◆ **Task directions**
Your answer should consist only of the lines below from the one with "obj.matrix_parent_inverse = Matrix.Identity(4)" through the one with "imported = [obj", copied exactly.

◆ **Data block**
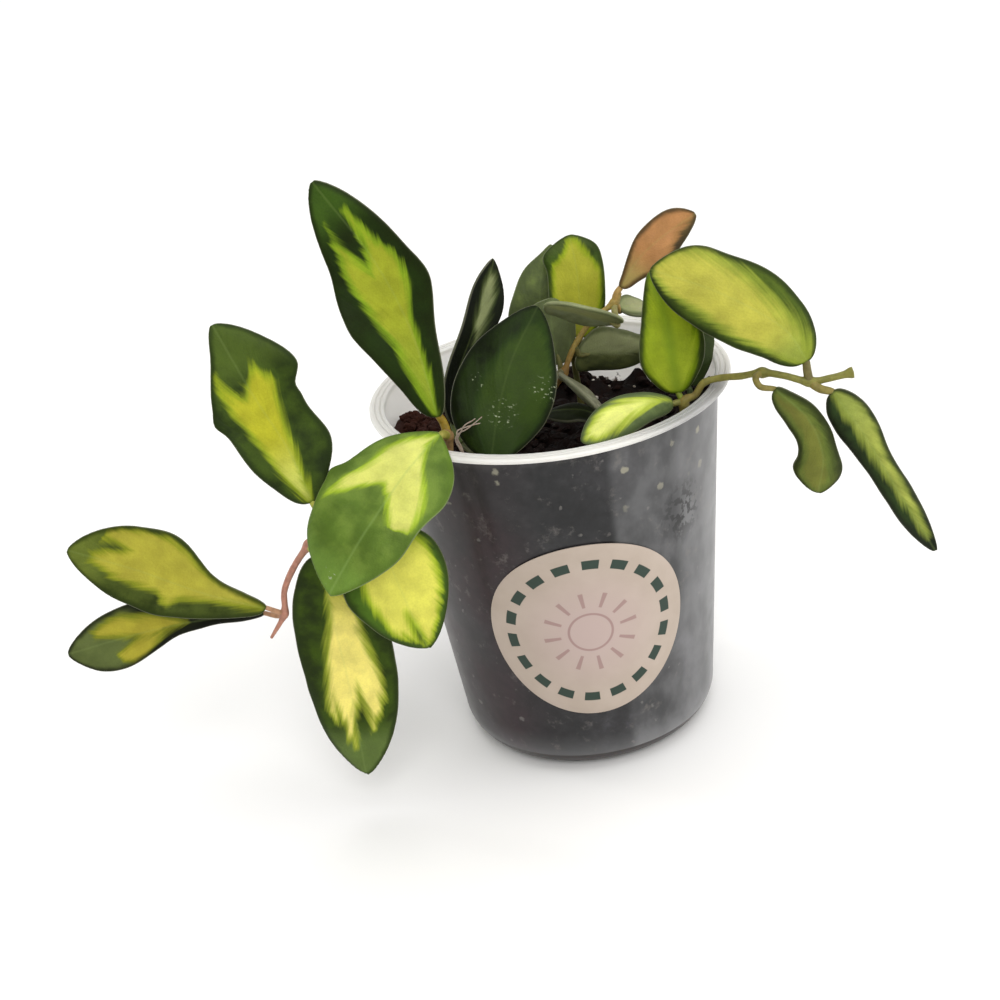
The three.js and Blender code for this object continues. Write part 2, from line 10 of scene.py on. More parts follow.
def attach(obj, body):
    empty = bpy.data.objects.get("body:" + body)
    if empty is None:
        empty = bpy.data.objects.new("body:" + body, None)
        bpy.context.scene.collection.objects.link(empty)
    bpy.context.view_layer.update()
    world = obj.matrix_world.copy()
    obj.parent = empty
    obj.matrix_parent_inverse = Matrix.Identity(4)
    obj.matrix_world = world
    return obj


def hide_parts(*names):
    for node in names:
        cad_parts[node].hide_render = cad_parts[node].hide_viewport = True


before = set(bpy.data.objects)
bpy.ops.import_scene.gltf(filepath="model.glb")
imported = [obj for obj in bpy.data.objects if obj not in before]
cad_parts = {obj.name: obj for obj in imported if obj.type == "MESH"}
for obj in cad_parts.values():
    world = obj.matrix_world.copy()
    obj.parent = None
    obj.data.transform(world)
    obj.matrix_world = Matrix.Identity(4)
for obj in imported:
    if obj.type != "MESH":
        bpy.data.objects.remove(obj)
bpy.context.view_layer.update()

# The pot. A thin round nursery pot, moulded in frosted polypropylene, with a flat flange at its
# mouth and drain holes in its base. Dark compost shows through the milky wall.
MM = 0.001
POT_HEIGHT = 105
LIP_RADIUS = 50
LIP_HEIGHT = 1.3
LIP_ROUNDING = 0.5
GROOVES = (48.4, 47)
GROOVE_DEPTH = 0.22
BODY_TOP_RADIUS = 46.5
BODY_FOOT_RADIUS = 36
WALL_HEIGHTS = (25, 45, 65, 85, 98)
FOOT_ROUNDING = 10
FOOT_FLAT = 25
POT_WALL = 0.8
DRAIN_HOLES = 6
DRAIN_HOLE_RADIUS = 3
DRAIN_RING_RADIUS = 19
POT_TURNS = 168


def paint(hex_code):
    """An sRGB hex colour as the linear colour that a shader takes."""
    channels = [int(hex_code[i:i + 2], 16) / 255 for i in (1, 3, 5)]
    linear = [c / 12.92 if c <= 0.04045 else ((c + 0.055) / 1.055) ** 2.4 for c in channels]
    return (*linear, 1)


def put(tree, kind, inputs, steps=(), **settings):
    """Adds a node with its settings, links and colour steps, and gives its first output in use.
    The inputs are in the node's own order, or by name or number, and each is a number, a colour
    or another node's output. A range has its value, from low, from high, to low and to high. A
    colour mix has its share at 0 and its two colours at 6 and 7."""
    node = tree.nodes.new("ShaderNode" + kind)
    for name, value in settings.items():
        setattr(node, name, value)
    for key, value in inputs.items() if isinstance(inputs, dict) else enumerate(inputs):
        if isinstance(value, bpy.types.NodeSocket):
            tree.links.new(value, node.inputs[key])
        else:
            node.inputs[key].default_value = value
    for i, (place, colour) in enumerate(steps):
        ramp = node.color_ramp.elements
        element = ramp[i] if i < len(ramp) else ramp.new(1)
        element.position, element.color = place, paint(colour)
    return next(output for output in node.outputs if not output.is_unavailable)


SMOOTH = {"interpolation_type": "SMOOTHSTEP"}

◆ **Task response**
    obj.matrix_parent_inverse = Matrix.Identity(4)
    obj.matrix_world = world
    return obj


def hide_parts(*names):
    for node in names:
        cad_parts[node].hide_render = cad_parts[node].hide_viewport = True


before = set(bpy.data.objects)
bpy.ops.import_scene.gltf(filepath="model.glb")
imported = [obj for obj in bpy.data.objects if obj not in before]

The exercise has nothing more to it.